To Attack an Opponent’s Reinstatement Order
- Check whether the motion to reinstate was verified.
- Check the filing date against the dismissal signing date.
- Check whether Rule 306a was expressly invoked.
- Check whether the movant filed a sworn motion proving the date of first notice or actual knowledge.
- Check whether the trial court signed reinstatement after ordinary plenary power expired.
- Consider mandamus promptly if the reinstatement order appears void.
Office-System Safeguards for Family Law Dockets
- Audit all dismissal docket notices and standing dismissal settings weekly.
- Use a dual-calendar system for dismissal dates and post-dismissal deadlines.
- Train staff to escalate any returned or undelivered e-service notices immediately.
- Maintain a standard Rule 306a affidavit template for rapid filing.
- Require verification review before any motion to reinstate is filed.
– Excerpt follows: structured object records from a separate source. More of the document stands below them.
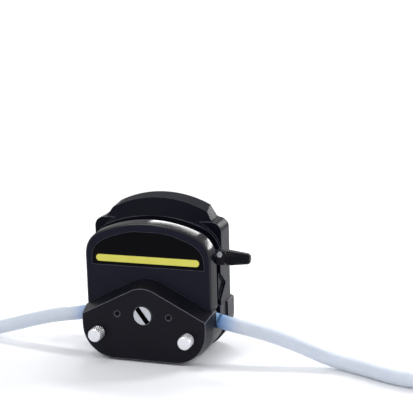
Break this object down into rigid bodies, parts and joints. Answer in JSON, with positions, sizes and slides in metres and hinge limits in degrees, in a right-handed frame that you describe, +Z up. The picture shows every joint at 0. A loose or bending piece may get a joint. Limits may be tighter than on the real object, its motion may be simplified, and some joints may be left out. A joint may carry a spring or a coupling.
{
  "type": "peristaltic pump head",
  "caption": "Peristaltic pump head: a lever lifts the arched upper casing off the roller rotor, and screwed jaws clamp a silicone tube on both sides.",
  "frame": {"origin": "the shaft axis in the rear mounting face", "axes": "+Y along the shaft towards the drive, +X to the right as seen from the front, +Z up"},
  "size_m": [0.6158, 0.097, 0.1219],
  "materials": {
    "black_housing": "satin black moulding",
    "black_cover": "satin black moulding with a glossy rim",
    "black_metal": "black satin paint",
    "black_insert": "dark moulded insert",
    "black_grip": "satin black grip",
    "label_black": "smooth bare black plate",
    "label_yellow": "plain yellow strip",
    "steel": "brushed stainless steel",
    "chrome": "polished",
    "alloy": "plain machined",
    "bronze": "sintered bearing bronze",
    "silicone": "translucent silicone"
  },
  "bodies": {
    "housing": {"pump_body": "black_housing", "rear_bracket": "black_metal", "bracket_screws": "steel", "bearing_plate": "steel", "face_screws": "steel", "front_bearing": "steel", "rear_bearing": "steel", "guide_posts": "steel", "crossbar": "alloy", "crossbar_caps": "steel", "follower_pin": "steel", "tube_middle": "silicone", "left_tube": "silicone", "right_tube": "silicone"},
    "left_jaw": {"left_lower_jaw": "black_insert"},
    "right_jaw": {"right_lower_jaw": "black_insert"},
    "left_clamp_knob": {"left_knob": "chrome"},
    "right_clamp_knob": {"right_knob": "chrome"},
    "rotor": {"rotor_shaft": "steel", "front_disc": "steel", "rear_disc": "steel", "roller_pins": "steel", "rotor_spacer": "alloy"},
    "top_roller": {"roller_1": "steel"},
    "right_roller": {"roller_2": "steel"},
    "left_roller": {"roller_3": "steel"},
    "casing": {"front_cover": "black_cover", "label_plate": "label_black", "label_strip": "label_yellow", "occlusion_bed": "black_insert", "left_upper_jaw": "black_insert", "right_upper_jaw": "black_insert", "rear_casing": "black_cover", "post_bushes": "bronze", "cover_screws": "steel", "slot_spacers": "steel", "front_axle_bush": "bronze", "rear_axle_bush": "bronze"},
    "lever": {"lever_shaft": "steel", "cam_disc": "alloy", "lever_arm": "black_metal", "lever_grip": "black_grip", "arm_screw": "steel"}
  },
  "joints": [
    {"name": "rotor_spin", "type": "hinge", "parent": "housing", "child": "rotor", "pos_m": [0, 0, 0], "axis": [0, 1, 0], "continuous": true},
    {"name": "top_roller_spin", "type": "hinge", "parent": "rotor", "child": "top_roller", "pos_m": [0, 0, 0.0149], "axis": [0, 1, 0], "continuous": true},
    {"name": "right_roller_spin", "type": "hinge", "parent": "rotor", "child": "right_roller", "pos_m": [0.0129, 0, -0.00745], "axis": [0, 1, 0], "continuous": true},
    {"name": "left_roller_spin", "type": "hinge", "parent": "rotor", "child": "left_roller", "pos_m": [-0.0129, 0, -0.00745], "axis": [0, 1, 0], "continuous": true},
    {"name": "casing_lift", "type": "slide", "parent": "housing", "child": "casing", "axis": [0, 0, 1], "range_m": [0, 0.013]},
    {"name": "lever_turn", "type": "hinge", "parent": "casing", "child": "lever", "pos_m": [0, -0.03275, 0.0413], "axis": [0, -1, 0], "range_deg": [0, 180]},
    {"name": "left_jaw_slide", "type": "slide", "parent": "housing", "child": "left_jaw", "axis": [0, 0, 1], "range_m": [-0.003, 0]},
    {"name": "right_jaw_slide", "type": "slide", "parent": "housing", "child": "right_jaw", "axis": [0, 0, 1], "range_m": [-0.003, 0]},
    {"name": "left_knob_turn", "type": "hinge", "parent": "left_jaw", "child": "left_clamp_knob", "pos_m": [-0.0361, -0.0632, -0.0156], "axis": [0, -1, 0], "range_deg": [0, 360]},
    {"name": "right_knob_turn", "type": "hinge", "parent": "right_jaw", "child": "right_clamp_knob", "pos_m": [0.0361, -0.0632, -0.0156], "axis": [0, -1, 0], "range_deg": [0, 360]}
  ],
  "couplings": [
    {"joint": "lever_turn", "follows": "casing_lift", "rad_per_m": 241.66}
  ]
}
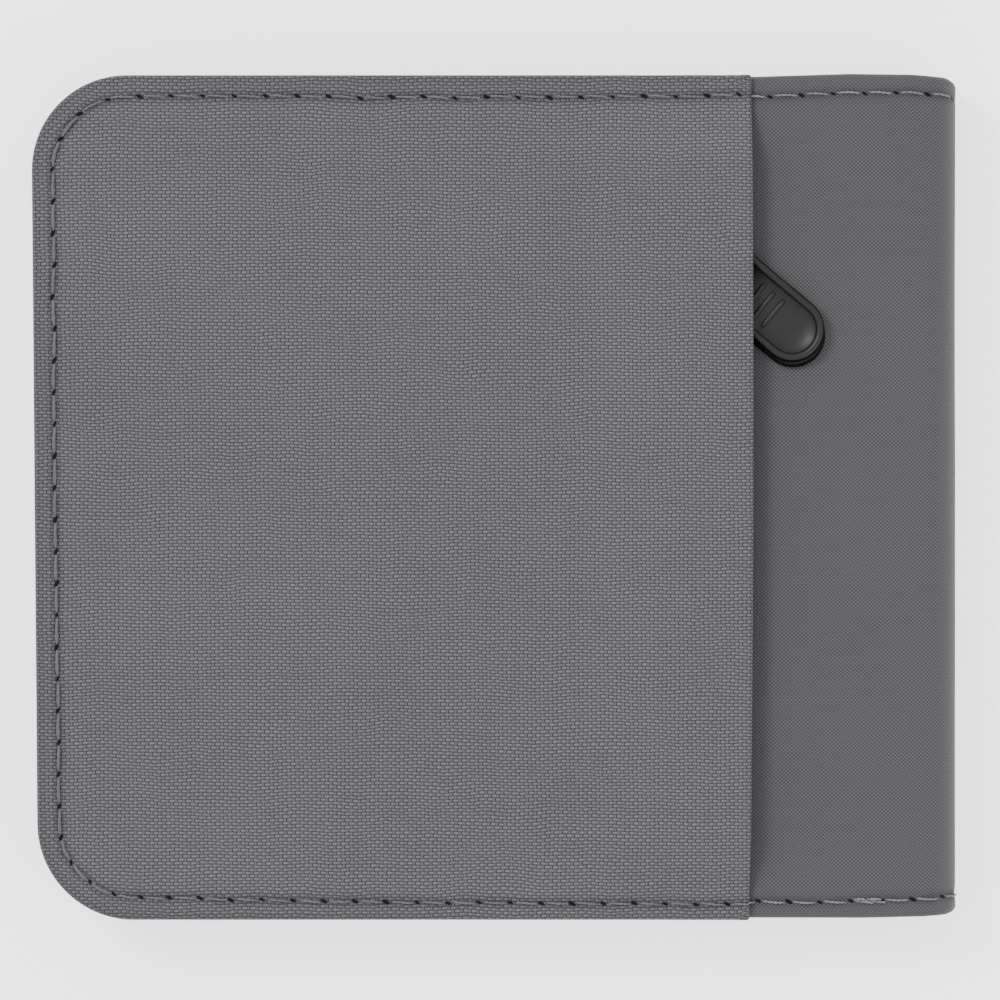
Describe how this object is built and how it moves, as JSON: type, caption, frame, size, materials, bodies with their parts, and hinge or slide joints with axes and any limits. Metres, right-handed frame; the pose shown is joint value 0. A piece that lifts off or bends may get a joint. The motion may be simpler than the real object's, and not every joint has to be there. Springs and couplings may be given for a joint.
{
  "type": "bifold wallet",
  "caption": "Fabric bifold wallet with card pockets and a clear window inside, and a zipped coin pocket under a woven flap outside.",
  "frame": {"origin": "middle of the closed wallet's underside box, where it lies on a table", "axes": "+X toward the fold, +Y toward the pocket mouths, +Z out of the zip side"},
  "size_m": [0.11, 0.101, 0.0133],
  "materials": {
    "cover_fabric": "fine plain weave, charcoal",
    "panel_fabric": "coarse plain weave, grey",
    "lining_fabric": "smooth lining cloth, near black",
    "pocket_fabric": "fine plain weave, dark",
    "board": "stiffener board",
    "clear_film": "clear flexible film",
    "thread": "grey sewing thread",
    "zip_tape": "woven zip tape, black",
    "zip_teeth": "nylon coil, black",
    "zip_metal": "black lacquered metal",
    "zip_stop": "dull metal",
    "grip_rubber": "satin moulded rubber, black"
  },
  "bodies": {
    "front_half": {"front_cover": "cover_fabric", "front_board": "board", "front_lining": "lining_fabric", "front_note_seam": "lining_fabric", "front_inner_panel": "pocket_fabric", "front_pocket_back": "pocket_fabric", "front_pocket_mid": "pocket_fabric", "window_frame": "pocket_fabric", "window_film": "clear_film", "front_stitching": "thread"},
    "spine": {"spine_cover": "cover_fabric", "spine_lining": "lining_fabric", "spine_inner_panel": "pocket_fabric", "spine_stitching": "thread"},
    "back_half": {"back_cover_strip": "cover_fabric", "back_fold_lining": "lining_fabric", "woven_panel": "panel_fabric", "panel_backing": "lining_fabric", "zip_tape_left": "zip_tape", "zip_tape_right": "zip_tape", "zip_teeth_left": "zip_teeth", "zip_teeth_right": "zip_teeth", "zip_top_stops": "zip_stop", "zip_bottom_stop": "zip_stop", "zip_seam_stitching": "thread", "coin_pocket_seam": "lining_fabric", "coin_pocket_back_wall": "lining_fabric", "back_note_seam": "lining_fabric", "back_inner_panel": "pocket_fabric", "back_pocket_back": "pocket_fabric", "back_pocket_mid": "pocket_fabric", "back_pocket_front": "pocket_fabric", "panel_stitching": "thread", "strip_stitching": "thread", "seam_backstitch": "thread"},
    "zip_slider": {"slider_body": "zip_metal", "slider_crown": "zip_metal"},
    "pull_tab": {"pull_link": "zip_metal", "pull_grip": "grip_rubber"}
  },
  "joints": [
    {"name": "lower_fold", "type": "hinge", "parent": "front_half", "child": "spine", "pos_m": [0.05425, 0, 0.00075], "axis": [0, 1, 0], "range_deg": [0, 90]},
    {"name": "upper_fold", "type": "hinge", "parent": "spine", "child": "back_half", "pos_m": [0.05425, 0, 0.00925], "axis": [0, 1, 0], "range_deg": [0, 90]},
    {"name": "zip_slide", "type": "slide", "parent": "back_half", "child": "zip_slider", "axis": [0, 1, 0], "range_m": [-0.0528, 0.0076]},
    {"name": "tab_swing", "type": "hinge", "parent": "zip_slider", "child": "pull_tab", "pos_m": [0.0245, 0.0294, 0.0112], "axis": [0, 0, 1], "range_deg": [-50, 40]}
  ],
  "couplings": [
    {"joint": "upper_fold", "follows": "lower_fold", "ratio": 1}
  ]
}
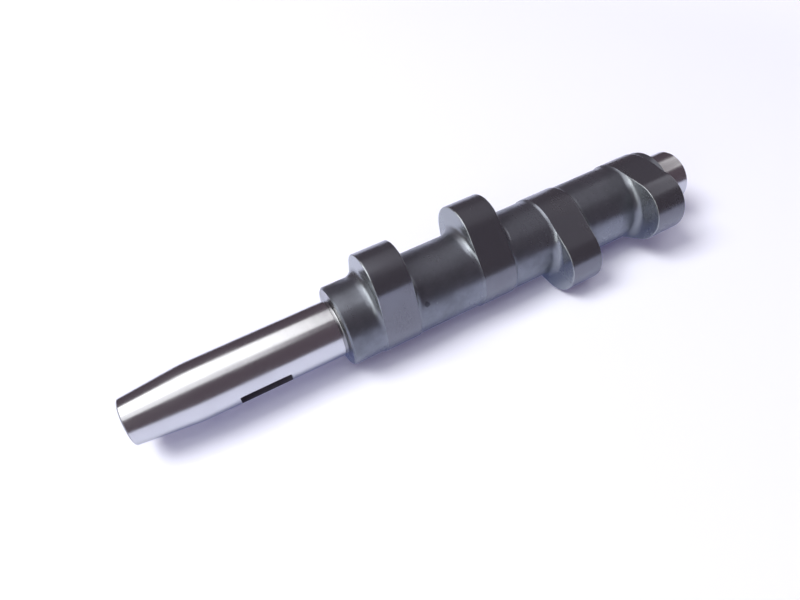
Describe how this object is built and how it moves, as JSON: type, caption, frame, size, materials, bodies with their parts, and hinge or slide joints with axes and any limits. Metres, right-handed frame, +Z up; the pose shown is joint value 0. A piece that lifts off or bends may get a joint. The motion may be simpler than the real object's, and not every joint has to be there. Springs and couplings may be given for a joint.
{
  "type": "camshaft",
  "caption": "Short one-piece camshaft with a keyed, tapered nose, a relief and shoulder, wide cam lobes on a thick core and a plain end journal.",
  "frame": {"origin": "on the shaft's axis at the locating shoulder", "axes": "+X along the shaft from the nose to the far end; +Z up with the shaft lying at rest on the flank of its third lobe"},
  "size_m": [0.2232, 0.0413, 0.0388],
  "materials": {
    "steel": "dark satin steel, ground bright on both journals and the nose taper"
  },
  "bodies": {
    "root": {"camshaft": "steel"}
  },
  "joints": []
}
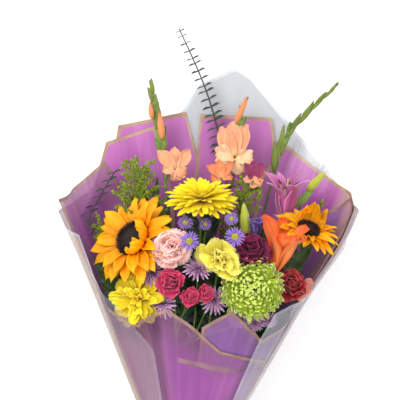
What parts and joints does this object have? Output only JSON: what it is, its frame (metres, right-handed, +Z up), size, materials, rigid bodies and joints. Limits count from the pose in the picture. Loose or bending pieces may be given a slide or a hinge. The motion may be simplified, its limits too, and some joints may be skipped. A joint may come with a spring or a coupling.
{
  "type": "mixed flower bouquet",
  "caption": "Mixed cut flowers and foliage gathered in purple and clear film wrapping and held by a tie, lying on its back.",
  "frame": {"origin": "middle of the overall box in plan, on the surface the bouquet lies on", "axes": "+Y along the bouquet from the cut stems to the blooms, +Z up, the way the blooms look, +X to the viewer's right"},
  "size_m": [0.4394, 0.8314, 0.2053],
  "materials": {
    "cellophane": "clear crinkled film",
    "purple_film": "translucent matt film with gold borders",
    "tie": "woven ribbon",
    "stem": "fresh plant stem",
    "leaf": "fresh leaf with veins",
    "sunflower_petal": "satin petal",
    "sunflower_seed": "rough seed head",
    "yellow_petal": "satin petal",
    "pink_petal": "satin petal",
    "pale_yellow_petal": "satin petal",
    "burgundy_petal": "satin petal",
    "green_petal": "satin petal",
    "hot_pink_petal": "velvet petal",
    "red_petal": "velvet petal",
    "orange_lily_petal": "satin petal",
    "pink_lily_petal": "satin striped petal",
    "aster": "satin petal",
    "mauve_daisy": "satin petal",
    "spike": "fresh flower bud",
    "peach_petal": "satin petal",
    "bell_petal": "satin petal",
    "lime_petal": "satin petal",
    "goldenrod": "fine matt florets",
    "eucalyptus": "matt waxy leaf"
  },
  "bodies": {
    "root": {"cellophane": "cellophane", "purple_sheet_back_left": "purple_film", "purple_sheet_back_centre": "purple_film", "purple_sheet_left": "purple_film", "purple_sheet_right": "purple_film", "purple_sheet_front_left": "purple_film", "purple_sheet_front_right": "purple_film", "tie_band": "tie", "sunflower_left_petals": "sunflower_petal", "sunflower_left_disc": "sunflower_seed", "sunflower_right_petals": "sunflower_petal", "sunflower_right_disc": "sunflower_seed", "gerbera_petals": "yellow_petal", "pink_carnation": "pink_petal", "pale_yellow_carnation": "pale_yellow_petal", "burgundy_carnation": "burgundy_petal", "yellow_carnation": "yellow_petal", "green_mum": "green_petal", "spray_rose_a": "hot_pink_petal", "spray_rose_b": "hot_pink_petal", "spray_rose_c": "hot_pink_petal", "red_rose": "red_petal", "orange_lily_petals": "orange_lily_petal", "pink_lily_petals": "pink_lily_petal", "aster_spray": "aster", "mauve_daisy_spray": "mauve_daisy", "sunflower_left_stem": "stem", "sunflower_right_stem": "stem", "gerbera_stem": "stem", "pink_carnation_stem": "stem", "pale_yellow_carnation_stem": "stem", "burgundy_carnation_stem": "stem", "yellow_carnation_stem": "stem", "green_mum_stem": "stem", "red_rose_stem": "stem", "spray_rose_a_stem": "stem", "orange_lily_stem": "stem", "pink_lily_stem": "stem", "pink_lily_stamens": "stem", "gladiolus_left_spike": "spike", "gladiolus_centre_spike": "spike", "gladiolus_right_spike": "spike", "gladiolus_left_flower": "peach_petal", "gladiolus_centre_flower_a": "peach_petal", "gladiolus_centre_flower_b": "peach_petal", "gladiolus_centre_flower_c": "peach_petal", "bell_flower": "bell_petal", "bell_flower_stem": "stem", "lime_bloom": "lime_petal", "lime_bloom_stem": "stem", "goldenrod_left": "goldenrod", "goldenrod_far_left": "goldenrod", "goldenrod_centre": "goldenrod", "goldenrod_right": "goldenrod", "eucalyptus_top": "eucalyptus", "eucalyptus_left": "eucalyptus", "leaf_spray_left": "leaf", "leaf_spray_right": "leaf"}
  },
  "joints": []
}
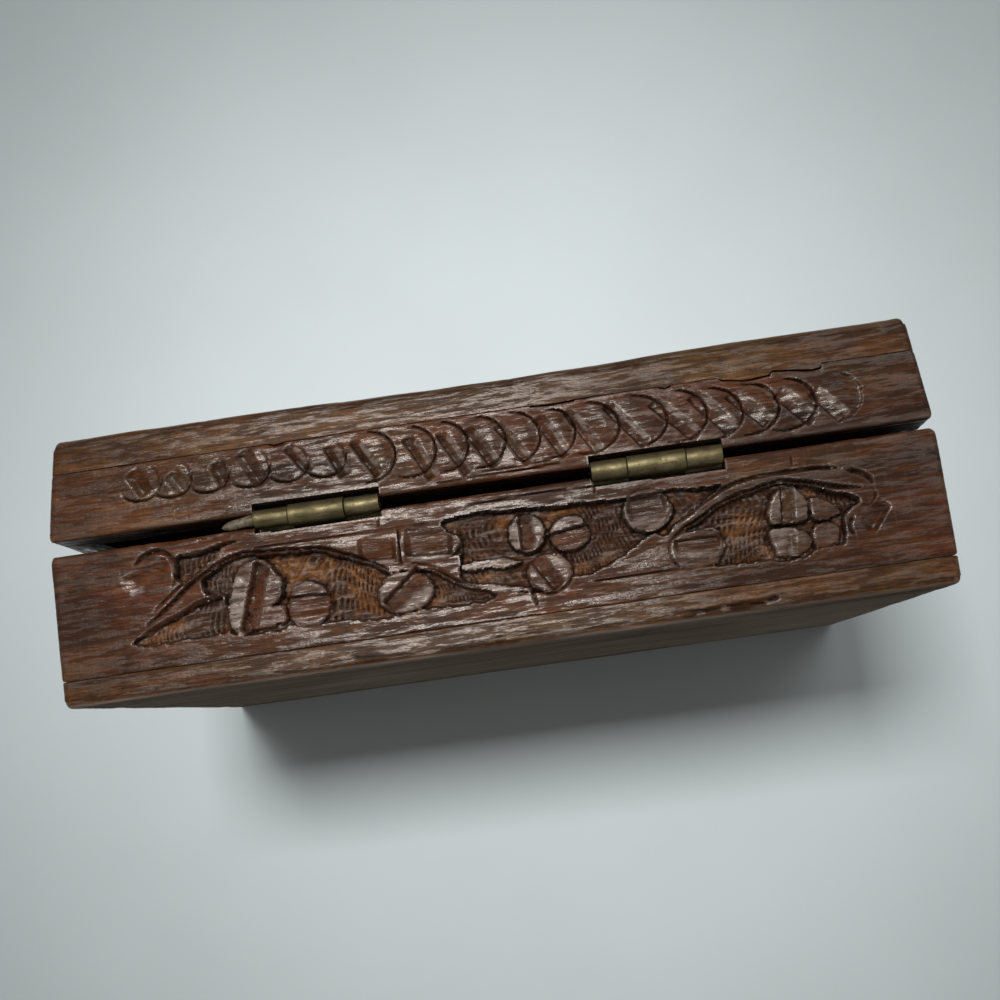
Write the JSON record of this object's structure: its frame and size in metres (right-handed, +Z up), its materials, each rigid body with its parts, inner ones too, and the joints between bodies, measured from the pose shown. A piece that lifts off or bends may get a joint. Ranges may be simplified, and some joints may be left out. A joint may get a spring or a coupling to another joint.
{
  "type": "keepsake box",
  "caption": "Small carved wooden keepsake box: shallow base tray and matching hinged lid, joined at the back by two brass butt hinges.",
  "frame": {"origin": "middle of the underside of the base, on the surface that the box stands on", "axes": "+Z up, +X along the box to the right as seen from the front, +Y to the back, the hinge side"},
  "size_m": [0.2032, 0.1284, 0.0636],
  "materials": {
    "carved_wood": "worn wax over carved rosewood, satin on the high spots",
    "board_wood": "worn wax over plain rosewood",
    "hinge_brass": "aged, darkened brass with worn highlights",
    "screw_brass": "aged brass"
  },
  "bodies": {
    "base": {"bottom_board": "board_wood", "base_front_wall": "carved_wood", "base_rear_wall": "carved_wood", "base_left_wall": "carved_wood", "base_right_wall": "carved_wood", "left_base_leaf": "hinge_brass", "right_base_leaf": "hinge_brass", "left_hinge_pin": "hinge_brass", "right_hinge_pin": "hinge_brass", "base_leaf_screws": "screw_brass"},
    "lid": {"lid_top_board": "board_wood", "lid_front_rail": "carved_wood", "lid_rear_rail": "carved_wood", "lid_left_rail": "carved_wood", "lid_right_rail": "carved_wood", "left_lid_leaf": "hinge_brass", "right_lid_leaf": "hinge_brass", "lid_leaf_screws": "screw_brass"}
  },
  "joints": [
    {"name": "lid_hinge", "type": "hinge", "parent": "base", "child": "lid", "pos_m": [0, 0.06245, 0.0367], "axis": [-0.9999, 0, -0.0103], "range_deg": [0, 110]}
  ]
}
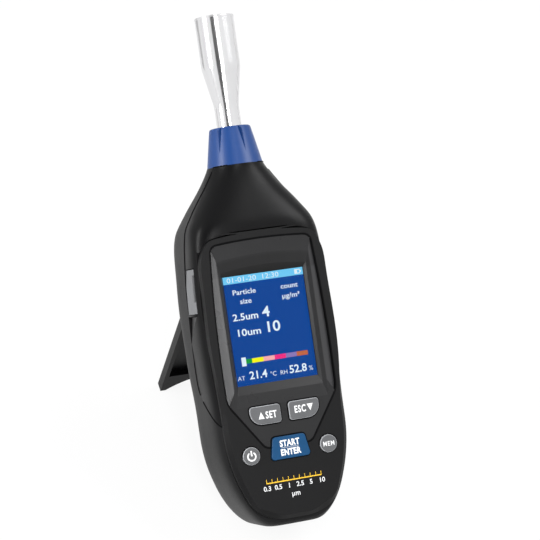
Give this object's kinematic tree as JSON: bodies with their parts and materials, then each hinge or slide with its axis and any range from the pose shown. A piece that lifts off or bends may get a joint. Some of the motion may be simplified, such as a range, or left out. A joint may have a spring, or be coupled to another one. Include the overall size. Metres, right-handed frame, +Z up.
{
  "type": "airborne particle counter",
  "caption": "Hand-held airborne particle counter with turned inlet probe, fluted collar, colour screen, push keys, side port flap and a folding rear stand it rests on.",
  "frame": {"origin": "centre of the bounding box on the ground, below the device standing on its open stand", "axes": "+Z up, +X to the device's right as its front is looked at, front face towards -Y and leaning back"},
  "size_m": [0.0752, 0.2158, 0.2051],
  "materials": {
    "casing_black": "fine moulded grain",
    "grip_black": "soft-touch",
    "bezel_grey": "semi-gloss",
    "window_clear": "clear",
    "screen": "lit display",
    "key_grey": "satin",
    "key_blue": "satin",
    "mat_grey": "matt",
    "board_green": "solder mask",
    "port_steel": "plated",
    "flap_grey": "matt",
    "collar_blue": "satin",
    "probe_metal": "turned and polished",
    "inner_black": "moulded",
    "brass": "turned",
    "filter_white": "moulded",
    "hose_clear": "silicone",
    "cell_wrap": "shrink wrap",
    "stand_black": "fine moulded grain"
  },
  "bodies": {
    "casing": {"air_filter": "filter_white", "air_pump": "inner_black", "battery_cover": "casing_black", "battery_pack": "cell_wrap", "battery_screw": "port_steel", "bezel": "bezel_grey", "buzzer": "inner_black", "card_socket": "port_steel", "case_screws": "port_steel", "climate_sensor": "board_green", "display_lens": "window_clear", "display_module": "screen", "front_cover": "casing_black", "grip_hood": "grip_black", "inlet_collar": "collar_blue", "inlet_probe": "probe_metal", "inlet_socket": "probe_metal", "inlet_tube": "hose_clear", "keypad_mat": "mat_grey", "laser_module": "brass", "light_detector": "board_green", "main_board": "board_green", "probe_seal": "mat_grey", "pump_hose": "hose_clear", "rear_cover": "casing_black", "sample_hose": "hose_clear", "sensor_chamber": "inner_black", "stand_pin": "port_steel", "tripod_bush": "brass", "usb_socket": "port_steel"},
    "set_key": {"set_key": "key_grey"},
    "esc_key": {"esc_key": "key_grey"},
    "start_key": {"start_key": "key_blue"},
    "power_key": {"power_key": "key_grey"},
    "memory_key": {"memory_key": "key_grey"},
    "stand": {"rear_stand": "stand_black"},
    "port_flap": {"port_cover": "flap_grey"}
  },
  "joints": [
    {"name": "set_key_press", "type": "slide", "parent": "casing", "child": "set_key", "axis": [0, 0.6819, -0.7315], "range_m": [0, 0.001], "stiffness_N_per_m": 600, "springref_m": -0.0005},
    {"name": "esc_key_press", "type": "slide", "parent": "casing", "child": "esc_key", "axis": [0, 0.6819, -0.7315], "range_m": [0, 0.001], "stiffness_N_per_m": 600, "springref_m": -0.0005},
    {"name": "start_key_press", "type": "slide", "parent": "casing", "child": "start_key", "axis": [0, 0.6819, -0.7315], "range_m": [0, 0.001], "stiffness_N_per_m": 600, "springref_m": -0.0005},
    {"name": "power_key_press", "type": "slide", "parent": "casing", "child": "power_key", "axis": [0, 0.6819, -0.7315], "range_m": [0, 0.001], "stiffness_N_per_m": 600, "springref_m": -0.0005},
    {"name": "memory_key_press", "type": "slide", "parent": "casing", "child": "memory_key", "axis": [0, 0.6819, -0.7315], "range_m": [0, 0.001], "stiffness_N_per_m": 600, "springref_m": -0.0005},
    {"name": "stand_hinge", "type": "hinge", "parent": "casing", "child": "stand", "pos_m": [-0.00017, 0.00896, 0.08144], "axis": [1, 0, 0], "range_deg": [-56, 0]},
    {"name": "port_flap_hinge", "type": "hinge", "parent": "casing", "child": "port_flap", "pos_m": [-0.03752, -0.01827, 0.09966], "axis": [0, -0.6819, 0.7315], "range_deg": [0, 90]}
  ]
}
- Confirm the court’s plenary-power calculation before presenting any reinstatement order for signature.
Citation
In re LOH Elkhart, LLC d/b/a Elkhart Oaks Care Center, Live Oak Healthcare, LLC, Senior Living Properties, LLC, SLP Management Holdings, LLC, and LOH Management, LLC, No. 12-26-00062-CV, 2026 WL ___ (Tex. App.—Tyler May 20, 2026, orig. proceeding) (mem. op.).
Full Opinion
Family Law Crossover
This civil ruling can be weaponized in family court in two directions. Defensively, if your client’s divorce, modification, enforcement, or property suit is dismissed, you must build a Rule 306a record immediately and formally, because equitable pleas about lack of notice will not preserve jurisdiction without a sworn motion proving the date of first notice or actual knowledge. Offensively, if opposing counsel obtains reinstatement after a DWOP, this case gives you a clean mandamus theory: no verified Rule 165a motion, no proper Rule 306a(5) proof, no extended plenary power, and therefore no valid reinstatement order. In a high-conflict custody or property case, that can be outcome-determinative.